Lalo stößt seine Leute mit seiner Egozentrik bald nur noch vor den Kopf. Vor allem seine beste Freundin Karla (Melodie Simina), die die Geschichten von homophober Misshandlung in der Schule nicht mehr hören kann: „Du wurdest hauptsächlich zusammengeschlagen, weil du schon immer übertrieben nervig warst.“ Oder Yvonne (Paula Kober), mit der nach bösem Verrat zehn Jahre Funkstille herrschte. Oder Bijan (Benjamin Radjaipur) und David (Simon Kluth). Vielleicht auch Künstler Joshua (Daniel Hernandez), dessen freigeistiges Liebeskonzept Lalo bewundert, bevor er merkt, dass es zu ihm nicht passt. Vor allem Karla, die schon eine steile Karriere in der Finanzwelt gemacht hat, und ihre Schwester Lotta (Vanessa Yeboah) bringen herben Realismus in die Serie. Karla, top im Beruf, wird mit Rassismus und Sexismus am Arbeitsplatz konfrontiert, kommt als „Kümmerin“ an ihre Grenzen.
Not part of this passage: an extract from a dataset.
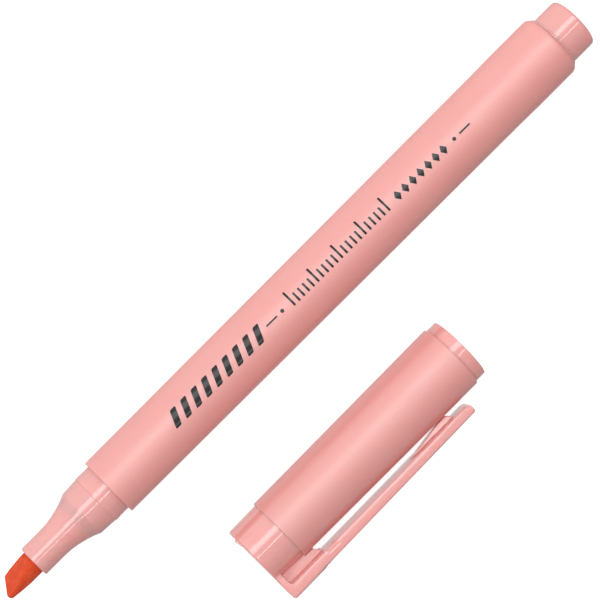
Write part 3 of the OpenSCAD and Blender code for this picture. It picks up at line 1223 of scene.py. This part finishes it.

Elisha Smith-Leverock und David Uzochukwu (Regie) kreieren mit Malcolm Saidou und Claudia Schröder (Kamera) die Tonalität der Serie im Spannungsbereich von Schlagfertigkeit und Sprachlosigkeit. Das Ende braucht keine Worte. Da schmiegen sich drei Lalos aneinander: Das wilde Kind, das er war, der suchende Teenager und der Lalo, der vielleicht beginnt, Verantwortung zu übernehmen. Warum versteckt die ARD einen solchen Programmschatz nachts im Spartensender One und setzt bloß auf die Mediathek? Das gehört ins Hauptprogramm.
Schwarze Früchte ist in der ARD-Mediathek abrufbar. Linear laufen alle Folgen der Serie Freitag ab 23 Uhr bei One.